NEW YORK (Reuters) - Brent crude fell on Friday, reversing earlier gains, as European debt woes weakened the euro and a gauge of U.S. consumer expectations fell to a 31-year low.
The dollar firmed, making oil more expensive for holders of foreign currencies. The euro came under pressure on speculation that debt-laden Italy may have its sovereign rating downgraded, just as Greece finalizes plans to restructure its own debt payments.
Brent crude for November fell 8 cents to settle at $112.22 a barrel. Europe’s benchmark crude had risen above $114 a barrel in earlier trading.
For the week, Brent fell 55 cents a barrel, snapping a four-week winning streak.
U.S. crude took a bigger fall, settling down $1.44 a barrel to $87.96. A Thomson Reuters/University of Michigan survey of U.S. Consumers’ preliminary September consumer sentiment rose slightly. But a measure of consumer expectations for the future of the economy fell to its lowest level since 1980.
“Oil investors have to be getting worried about global demand going forward, and the risk of contagion in Europe from Greece to other economies,” said Richard Ilczyszyn of MF Global in Chicago.
Europe’s debt woes could hit petroleum demand as economic growth slows, although more U.S. economic stimulus measures may still help to inflate commodity values even if demand does not expand.
The U.S. Federal Reserve meets next week, with its policymakers set to consider additional measures to stimulate the U.S. economy and prevent it from falling into recession.
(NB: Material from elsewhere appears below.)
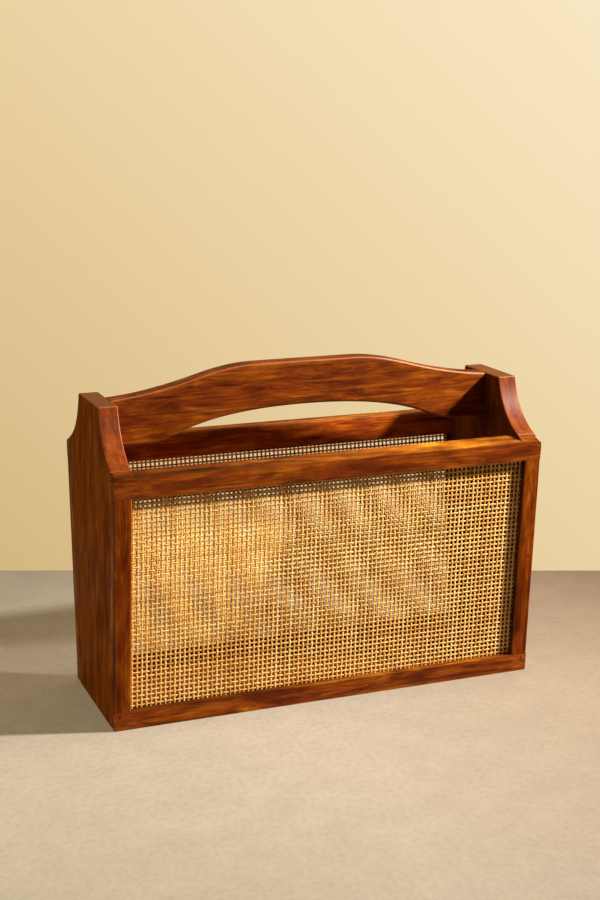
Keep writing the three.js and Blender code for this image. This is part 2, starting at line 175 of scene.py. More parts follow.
# Front and rear frames stand in their own axes: x along, y into the basket, z up the slope.
FRONT = Matrix.Translation((0, -BASE_DEPTH / 2, 0)) @ Matrix.Rotation(LEAN, 4, "X")
FRAMES = {"front": FRONT, "rear": Matrix.Rotation(math.pi, 4, "Z") @ FRONT}


# Finishes of the wood, cane and metal
def new_material(name):
    material = bpy.data.materials.new(name)
    material.use_nodes = True
    material.node_tree.nodes.clear()
    return material


def add(tree, kind, **settings):
    """A node of a kind, with its properties and its unlinked inputs set."""
    node = tree.nodes.new(kind)
    for key, value in settings.items():
        if key.startswith("in_"):
            node.inputs[key[3:].replace("_", " ")].default_value = value
        else:
            setattr(node, key, value)
    return node


def ramp(tree, stops):
    """A colour ramp with its stops given as position and grey value or colour."""
    node = add(tree, "ShaderNodeValToRGB")
    elements = node.color_ramp.elements
    while len(elements) < len(stops):
        elements.new(0.5)
    for element, (place, value) in zip(elements, stops):
        element.position = place
        colour = value if isinstance(value, tuple) else (value,) * 3
        element.color = (*colour, 1)
    return node


def mix_colours(tree, mode, share, first, second):
    """Mixed colour of two sockets, by a share that is a number or a socket."""
    node = add(tree, "ShaderNodeMix", data_type="RGBA", blend_type=mode, clamp_result=True)
    if isinstance(share, (int, float)):
        node.inputs[0].default_value = share
    else:
        tree.links.new(share, node.inputs[0])
    for socket, value in ((node.inputs[6], first), (node.inputs[7], second)):
        if isinstance(value, tuple):
            socket.default_value = (*value, 1)
        else:
            tree.links.new(value, socket)
    return node.outputs[2]


def scaled(tree, vector, scale, turn=(0, 0, 0), move=(0, 0, 0)):
    """Coordinates moved, turned and scaled for one layer of a pattern."""
    node = add(tree, "ShaderNodeMapping", vector_type="POINT")
    node.inputs["Scale"].default_value = scale
    node.inputs["Rotation"].default_value = turn
    node.inputs["Location"].default_value = move
    tree.links.new(vector, node.inputs["Vector"])
    return node.outputs[0]


def noise(tree, vector, scale, detail=3, roughness=0.55, distortion=0):
    node = add(
        tree,
        "ShaderNodeTexNoise",
        in_Scale=scale,
        in_Detail=detail,
        in_Roughness=roughness,
        in_Distortion=distortion,
    )
    tree.links.new(vector, node.inputs["Vector"])
    return node.outputs["Fac"]


def through(tree, value, stops):
    """A value passed through a ramp."""
    node = ramp(tree, stops)
    tree.links.new(value, node.inputs[0])
    return node.outputs[0]


def axes_of(tree, vector):
    """The X, Y and Z of a vector socket."""
    node = add(tree, "ShaderNodeSeparateXYZ")
    tree.links.new(vector, node.inputs[0])
    return node.outputs


def own_place(tree, kind="Object"):
    """Coordinates of the piece itself, or the way its faces look."""
    return add(tree, "ShaderNodeTexCoord").outputs[kind]


def surface(tree, base, roughness, height, bump, **settings):
    """The shader of a finish, with its bump, put out to the surface."""
    shader = add(tree, "ShaderNodeBsdfPrincipled")
    for key, value in settings.items():
        shader.inputs[key.replace("_", " ")].default_value = value
    relief = add(tree, "ShaderNodeBump", in_Strength=bump[0], in_Distance=bump[1])
    output = add(tree, "ShaderNodeOutputMaterial")
    tree.links.new(base, shader.inputs["Base Color"])
    tree.links.new(roughness, shader.inputs["Roughness"])
    tree.links.new(height, relief.inputs["Height"])
    tree.links.new(relief.outputs[0], shader.inputs["Normal"])
    tree.links.new(shader.outputs[0], output.inputs[0])
    return shader


def grain_vector(tree, along, tilt, offset):
    """Object coordinates with the grain along their X, each board from its own part of the log."""
    level = scaled(tree, own_place(tree), (1, 1, 1), turn=(tilt, 0, 0))
    turn = (0, math.pi / 2, 0) if along == "z" else (0, 0, 0)
    return scaled(tree, level, (1, 1, 1), turn=turn, move=offset)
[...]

New Fed stimulus measures could weigh on the dollar and help riskier assets like commodities to rise.
Brent’s losses trailed those of U.S. crude as the European contract switched to a new front month, November, and investors bet it would gain in value versus later months on tight prompt supply of North Sea crudes.
Brent for November traded on Friday at a $24.18 per-barrel premium to West Texas Intermediate for the same month. The spread had closed at $22.71 on Thursday.
North Sea Forties crude, one of the key crude oil streams used to price about two thirds of global physical oil, has been suffering from production problems and loading delays since May, supporting Brent crude futures.
Shipments of Forties crude oil are being further delayed due to production shortfalls, trade sources said on Thursday.